Eliminating duplicate search results

This article provides advices on how to prevent duplicates appearing in the search results.

Funnelback employs various techniques to remove duplicates (and near-duplicates), but it is still possible for duplicates to appear in the search results.

Check the search data model for the duplicate results

View the search.json response and look at the duplicated results. Check the collection parameter - this will indicate the data source index that returned the result. If you find the same result returned from different data sources then you will need to add exclude rules to ensure that only one data source indexes the content.

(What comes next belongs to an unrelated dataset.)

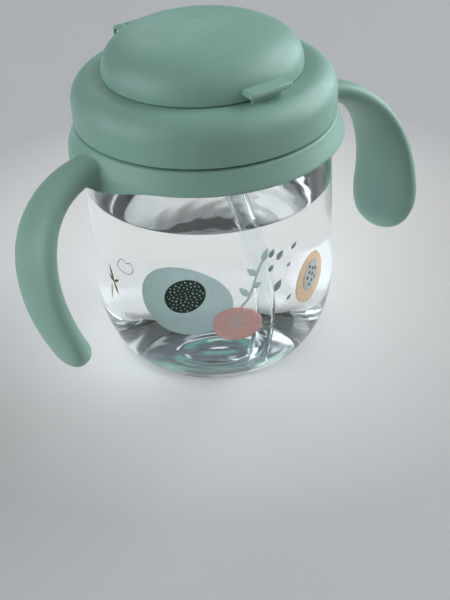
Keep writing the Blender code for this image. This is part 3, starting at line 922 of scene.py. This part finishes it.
def stroke(points, width, closed=False):
    """A line of even width along a smooth curve through (degrees, mm) spots."""
    path = catmull([(a * PER_DEGREE, z) for a, z in points], 8, closed)
    sides = ([], [])
    count = len(path)
    for i, spot in enumerate(path):
        if closed:
            t = path[(i + 1) % count] - path[i - 1]
        else:
            t = path[min(i + 1, count - 1)] - path[max(i - 1, 0)]
        n = t.orthogonal().normalized() * width / 2
        sides[0].append(spot + n)
        sides[1].append(spot - n)
    if closed:
        quads = []
        for i in range(count):
            k = (i + 1) % count
            quads.append([sides[0][i], sides[0][k], sides[1][k], sides[1][i]])
        return [[(p.x / PER_DEGREE, p.y) for p in quad] for quad in quads]
    return [[(p.x / PER_DEGREE, p.y) for p in sides[0] + sides[1][::-1]]]


def sunflower(count, share):
    """Spots spread evenly over that share of a disc of radius 1."""
    made = []
    for i in range(count):
        radius = math.sqrt((i + 0.5) / count) * share
        made.append((radius * math.cos(i * GOLDEN_TURN), radius * math.sin(i * GOLDEN_TURN)))
    return made


def dotted_pebble():
    middle = (223.2, 40.2)
    size = (7.0, 5.2)
    tilt = 38
    patch("large_pebble", [oval((223.0, 38.2), (14.2, 11.8), -6, 72, 0.02)], "pale_teal")
    patch("dotted_oval", [oval(middle, size, tilt)], "dark_green", 1)
    dots = []
    for across, up in sunflower(64, 0.9):
        u, v = leaned(size[0] * across, size[1] * up, tilt)
        dot = random.uniform(0.17, 0.32)
        dots.append(oval((middle[0] + u / PER_DEGREE, middle[1] + v), (dot, dot), count=10))
    patch("oval_dots", dots, "white", 2)


def wavy_pebble():
    patch("small_pebble", [oval((245.6, 29.8), (7.6, 6.0), -8, 56, 0.02)], "pink", 1)
    waves = []
    for row in range(5):
        z = 28.6 + row * 1.05
        half = 3.6 - abs(row - 2) * 0.5
        points = [(244.9 + half * (2 * i / 8 - 1), z + 0.24 * (-1) ** i) for i in range(9)]
        waves += stroke(points, 0.42)
    patch("waves", waves, "white", 2)


def seed_pebble():
    middle = (285.6, 37.4)
    patch("seed_pebble", [oval((285.0, 36.8), (6.4, 8.4), -24, 56, 0.02)], "apricot")
    patch("seed_oval", [oval(middle, (3.6, 5.2), -24)], "white", 1)
    seeds = []
    for across, up in sunflower(9, 0.8):
        spot = (middle[0] + 3.2 * across / PER_DEGREE, middle[1] + 4.6 * up)
        seeds.append(oval(spot, (0.36, 0.5), -28, 12))
    patch("seeds", seeds, "dark_green", 2)


STEM = [(247.6, 35.8), (251.0, 38.2), (253.6, 42.4), (256.0, 47.2), (258.4, 50.0)]
# Each leaf: where it starts and ends, in (degrees, mm), and its width in mm.
STEM_LEAVES = (
    ((251.4, 39.0), (247.0, 42.6), 2.2), ((253.2, 42.0), (257.6, 42.6), 2.2),
    ((255.0, 45.6), (250.9, 48.6), 2.2), ((258.2, 49.6), (261.0, 54.0), 2.3),
)
LOOSE_LEAVES = (
    ((261.6, 50.2), (264.0, 52.9), 1.7), ((265.2, 48.7), (268.6, 51.4), 1.9),
    ((261.0, 45.6), (263.4, 47.6), 1.6), ((263.4, 38.2), (267.2, 41.6), 2.4),
    ((273.2, 50.4), (276.4, 52.0), 1.4), ((270.6, 45.0), (272.6, 46.2), 1.1),
    ((269.8, 33.4), (272.6, 35.0), 1.2),
)
SPRIG_ROOT = (184.4, 37.6)
SPRIG_TIPS = (((181.6, 43.2), 1.1), ((188.4, 39.4), 1.0), ((187.2, 33.4), 1.0), ((180.2, 39.4), 1.0))
CLOUD = [
    (188.6, 44.2), (189.6, 46.6), (192.2, 47.9), (194.4, 47.0), (196.8, 47.5), (198.4, 45.6),
    (196.6, 43.8), (193.0, 43.3),
]


def print_set():
    """The print on the cup's front: patterned pebbles, leaves, a cloud, a sprig and specks."""
    random.seed(7)
    dotted_pebble()
    wavy_pebble()
    seed_pebble()
    patch("stem", stroke(STEM, 0.9), "pale_teal")
    patch("stem_leaves", [leaf(*each) for each in STEM_LEAVES], "pale_teal")
    patch("leaves", [leaf(*each) for each in LOOSE_LEAVES], "teal")
    patch("cloud", stroke(CLOUD, 0.28, closed=True), "grey")
    patch("sprig", [leaf(SPRIG_ROOT, tip, width) for tip, width in SPRIG_TIPS], "olive")
    patch("sprig_stem", [leaf((182.6, 36.6), (181.2, 30.2), 1.0)], "apricot")
    for mark, (a, z) in (("left", (191.5, 26.8)), ("right", (258.6, 26.8))):
        specks = []
        for i in range(22):
            size = random.uniform(0.13, 0.22)
            spot = (a + random.uniform(-4.0, 4.0), z + random.uniform(-1.6, 1.6))
            specks.append(oval(spot, (size, size * 1.5), 20, 8))
        patch(f"specks_{mark}", specks, "white")


# ---------------------------------------------------------------- stage
WATER_IOR = 1.333
WET = 0.05                   # the drink's sides lie this far inside the cup's wall
WATER_RIM = 0.5              # the drink's sides end this far over its level, hidden in the wall
MENISCUS = (0.25, 0.7)       # its height and its width
RIPPLE = (0.10, 1.15, 26.0)  # round the straw: height, radians a mm, and how far it carries
RIPPLE_MIDDLE = (-7.6, -29.3)
CALM_EDGE = 4.0              # width of the calm band along the wall


def refraction(name):
    """Bends light as the drink does, with no shine of its own."""
    made = bpy.data.materials.new(name)
    made.use_nodes = True
    tree = made.node_tree
    tree.nodes.clear()
    bend = tree.nodes.new("ShaderNodeBsdfRefraction")
    bend.inputs["IOR"].default_value = WATER_IOR
    bend.inputs["Roughness"].default_value = 0.0
    out = tree.nodes.new("ShaderNodeOutputMaterial")
    tree.links.new(bend.outputs["BSDF"], out.inputs["Surface"])
    return made


def water():
    """Drink in the cup, a prop, as two skins: its sides and its rippled top."""
    top_edge = WATER_LEVEL + WATER_RIM
    edge = wall_radius(top_edge) - WALL + WET
    radii = (BULGE_RADIUS - FOOT_RADIUS - WALL + WET, BULGE_HEIGHT - FLOOR + WET)
    profile = floor_line(-WET) + arc((FOOT_RADIUS, BULGE_HEIGHT), radii, -90, 0, 40)
    sides = lathe("water_sides", profile + [(edge, top_edge)], closed=False)
    sides.data.materials.append(refraction("water_sides"))
    surface = []
    for i in range(70):
        r = (edge - 0.02) * (1.0 - i / 69)
        surface.append((r, WATER_LEVEL + MENISCUS[0] * math.exp(-(edge - r) / MENISCUS[1])))

    def ripple(angle, r, z):
        height, pace, carry = RIPPLE
        away = math.hypot(r * math.cos(angle) - RIPPLE_MIDDLE[0], r * math.sin(angle) - RIPPLE_MIDDLE[1])
        calm = min(1.0, (edge - r) / CALM_EDGE)
        return r, z + calm * height * math.sin(away * pace) * math.exp(-away / carry)

    top = lathe("water_top", surface, closed=False, swell=ripple)
    shine = Look("water_top")
    shine.set(Transmission_Weight=1.0, IOR=WATER_IOR, Roughness=0.0)
    top.data.materials.append(shine.material)
    if sum(p.normal.z for p in top.data.polygons) < 0:
        top.data.flip_normals()
    for part in (sides, top):
        part.visible_shadow = False


SHADE_RADIUS = 31.0
SHADE_LEVELS = (2.8, 3.0)    # inside the thickness of the cup's base
SHADE_MIDDLE = (3.0, 2.6)


def shade_under_cup():
    """A disc that only casts shade: the real drink lets no side light through the cup's base."""
    low, high = SHADE_LEVELS
    shade = disc("shade_under_cup", SHADE_RADIUS, low, high, SHADE_MIDDLE, 64)
    shade.data.materials.append(bpy.data.materials.new("shade"))
    shade.visible_camera = False
    shade.visible_glossy = False
    shade.visible_transmission = False


# Painted light and shade: the floor's colour is painted lighter round the cup, like a pool of light, and
# darker further off.
PAINTED_LIGHT_NEAR = (0.86, 0.82, 0.795)      # the floor's colour round the cup, lit by a painted pool of light
PAINTED_SHADE_FAR = (0.50, 0.49, 0.485)
PAINTED_POOL_MIDDLE = (0.03, 0.04, 0.0)      # metres, as the two distances from it are
PAINTED_POOL_GRADE = (0.04, 0.14)


def floor():
    """A pale matt floor with a painted pool of light round the cup, and painted shade that makes it
    darker away from the cup.
    """
    bpy.ops.mesh.primitive_plane_add(size=4.0)
    plane = bpy.context.object
    plane.name = "floor"
    look = Look("floor")
    away = look.node("ShaderNodeVectorMath", operation="DISTANCE")
    look.tree.links.new(look.place, away.inputs[0])
    away.inputs[1].default_value = PAINTED_POOL_MIDDLE
    # Painted light and shade in the base colour: lighter near the cup, darker with distance from it.
    look.feed(look.ramp(away.outputs["Value"], PAINTED_LIGHT_NEAR, PAINTED_SHADE_FAR, *PAINTED_POOL_GRADE), "Base Color")
    look.feed(look.ramp(look.noise(30.0, 3.0), 0.55, 0.62), "Roughness")
    look.set(Specular_IOR_Level=0.2)
    look.bump((look.noise(900.0, 3.0), 0.01))
    plane.data.materials.append(look.material)


def area_light(name, place, target, size, power, color):
    data = bpy.data.lights.new(name, "AREA")
    data.shape = "RECTANGLE"
    data.size = size
    data.size_y = size
    data.energy = power
    data.color = color
    lamp = bpy.data.objects.new(name, data)
    bpy.context.scene.collection.objects.link(lamp)
    lamp.location = place
    lamp.visible_camera = False
    lamp.rotation_mode = "QUATERNION"
    lamp.rotation_quaternion = (Vector(target) - Vector(place)).to_track_quat("-Z", "Y")
    return lamp


# Each window: azimuth and half width, lowest and highest elevation, all in degrees, and its light.
WINDOWS = (
    (165, 32, -5, 50, (2.6, 3.0, 3.3)),
    (354, 29, -5, 50, (3.9, 4.5, 4.8)),
    (60, 30, 41, 52, (0.03, 0.24, 0.17)),
    (73, 6, 20, 37, (2.0, 2.2, 2.3)),
    (61, 7, 18, 28, (1.2, 1.3, 1.4)),
    (43, 4, 24, 33, (0.5, 0.6, 0.65)),
    (286, 14, 24, 42, (0.9, 1.1, 1.2)),
)
WINDOW_EDGE = 4.0            # softness of a window's edge, degrees
DIM_WALLS = (0.075, 0.10, 0.12, 1.0)
BACKDROP = (0.60, 0.63, 0.65, 1.0)       # behind the floor's edge, in views from low down
AMBIENT = (0.21, 0.165, 0.145, 1.0)      # light from all round on matt surfaces


class World:
    """Dim walls with soft windows, seen in reflections and through the clear parts."""

    def __init__(self):
        world = bpy.data.worlds.new("studio")
        bpy.context.scene.world = world
        world.use_nodes = True
        self.tree = world.node_tree
        place = self.node("ShaderNodeTexCoord").outputs["Generated"]
        split = self.node("ShaderNodeSeparateXYZ")
        self.tree.links.new(place, split.inputs[0])
        self.azimuth = self.math("ARCTAN2", split.outputs["Y"], split.outputs["X"])
        self.elevation = self.math("ARCSINE", split.outputs["Z"])

    def node(self, kind):
        return self.tree.nodes.new(kind)

    def math(self, operation, *values):
        made = self.node("ShaderNodeMath")
        made.operation = operation
        for socket, value in zip(made.inputs, values):
            if isinstance(value, (int, float)):
                socket.default_value = value
            else:
                self.tree.links.new(value, socket)
        return made.outputs[0]

    def step(self, value, low, high):
        made = self.node("ShaderNodeMapRange")
        made.interpolation_type = "SMOOTHSTEP"
        self.tree.links.new(value, made.inputs["Value"])
        made.inputs["From Min"].default_value = low
        made.inputs["From Max"].default_value = high
        return made.outputs["Result"]

    def window(self, azimuth, half, low, high, color):
        edge = math.radians(WINDOW_EDGE) / 2
        turn = self.math("COSINE", self.math("SUBTRACT", self.azimuth, math.radians(azimuth)))
        away = self.math("ARCCOSINE", turn)
        half = math.radians(half)
        share = self.step(away, half + edge, half - edge)
        low, high = math.radians(low), math.radians(high)
        share = self.math("MULTIPLY", share, self.step(self.elevation, low - edge, low + edge))
        share = self.math("MULTIPLY", share, self.step(self.elevation, high + edge, high - edge))
        made = self.glow((*color, 1.0))
        self.tree.links.new(share, made.inputs["Strength"])
        return made.outputs[0]

    def glow(self, color):
        made = self.node("ShaderNodeBackground")
        made.inputs["Color"].default_value = color
        return made

    def join(self, kind, *sources):
        made = self.node(kind)
        for socket, source in zip(made.inputs, sources):
            self.tree.links.new(source, socket)
        return made.outputs[0]


def studio_world():
    world = World()
    around = world.glow(DIM_WALLS).outputs[0]
    for window in WINDOWS:
        around = world.join("ShaderNodeAddShader", around, world.window(*window))
    path = world.node("ShaderNodeLightPath").outputs
    fill = world.glow(AMBIENT).outputs[0]
    around = world.join("ShaderNodeMixShader", path["Is Diffuse Ray"], around, fill)
    backdrop = world.tree.nodes["Background"]
    backdrop.inputs["Color"].default_value = BACKDROP
    both = world.join("ShaderNodeMixShader", path["Is Camera Ray"], around, backdrop.outputs[0])
    world.tree.links.new(both, world.tree.nodes["World Output"].inputs["Surface"])


CUP_MIDDLE = Vector((0.0, 0.0, 0.04))    # metres, as all that follows


def around_cup(azimuth, elevation, distance):
    """A place that far from the cup's middle, in that direction in degrees."""
    a = math.radians(azimuth)
    e = math.radians(elevation)
    flat = distance * math.cos(e)
    return Vector((flat * math.cos(a), flat * math.sin(a), distance * math.sin(e))) + CUP_MIDDLE


LAMP_SIZE = 0.7
# Each lamp: its name, azimuth and elevation in degrees, power in watts, and colour.
LAMPS = (
    ("lamp_right", 330, 35, 2.6, (1.0, 1.0, 1.0)),
    ("lamp_left", 165, 20, 1.0, (0.96, 0.98, 1.0)),
)


def light():
    studio_world()
    for name, azimuth, elevation, power, color in LAMPS:
        place = around_cup(azimuth, elevation, 1.0)
        lamp = area_light(name, place, CUP_MIDDLE, LAMP_SIZE, power, color)
        lamp.visible_transmission = False
    scene = bpy.context.scene
    scene.view_settings.view_transform = "Standard"
    scene.cycles.max_bounces = 32            # enough to pass through the cup, drink and straw
    scene.cycles.transmission_bounces = 28


CAMERA_PLACE = (-0.1509, -0.2315, 0.2079)
CAMERA_AZIMUTH = 56.288      # where it looks, in degrees from +X
CAMERA_ELEVATION = -35.399
CAMERA_ROLL = -2.972


def camera():
    """A view from the left front, looking down."""
    data = bpy.data.cameras.new("camera")
    data.lens = 60.0
    data.sensor_width = 36.0
    spot = bpy.data.objects.new("camera", data)
    bpy.context.scene.collection.objects.link(spot)
    heading = Matrix.Rotation(math.radians(CAMERA_AZIMUTH - 90), 4, "Z")
    tilt = Matrix.Rotation(math.radians(CAMERA_ELEVATION + 90), 4, "X")
    roll = Matrix.Rotation(math.radians(CAMERA_ROLL), 4, "Z")
    spot.matrix_world = Matrix.Translation(CAMERA_PLACE) @ heading @ tilt @ roll
    bpy.context.scene.camera = spot


camera()
cup()
handle_ring()
lid()
cover()
gasket()
hinge_pin()
vent_valve()
retainer()
mouthpiece()
straw()
print_set()
water()
shade_under_cup()
floor()
light()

If the collection value is the same for the duplicated entries then the content is duplicated within the data source.

For web datasources:

  • The web crawler attempts to remove duplicates and near duplicates by analyzing the page content. It will remove duplicates (and near duplicates) based on the similarity of the content.

  • However, if the pages are different enough (e.g. different titles with the same body content) then duplicates can slip through. This is particularly an issue with generated pages where you might get the same page generated with different URLs.

How can I prevent duplicate content?

Canonical URLs

If the duplication occurs within a single web datasource, your site is generated or has variant pages with the same content you can provide Funnelback (and other web crawlers like Google) with a canonical URL, provided via a <link> tag included in the page header.

A canonical URL tells any web robot parsing the page that to override the URL used to access the page with the one specified in the canonical URL. This will be the URL used to reference the page in the search index and will prevent duplicates if all the variants of the page contain the same canonical URL.

Exclude the duplicates

If the duplicates occur in different data sources then you should ensure that it is added to the exclude patterns of the other data sources.

If the duplication occurs within a single data source you may be able to exclude URLs causing the duplication if they have a common URL pattern.

Result collapsing

You may also be able to configure result collapsing to suppress the duplicated results, but this required a common URL, content signature or metadata field combination to use as a common key to collapse on.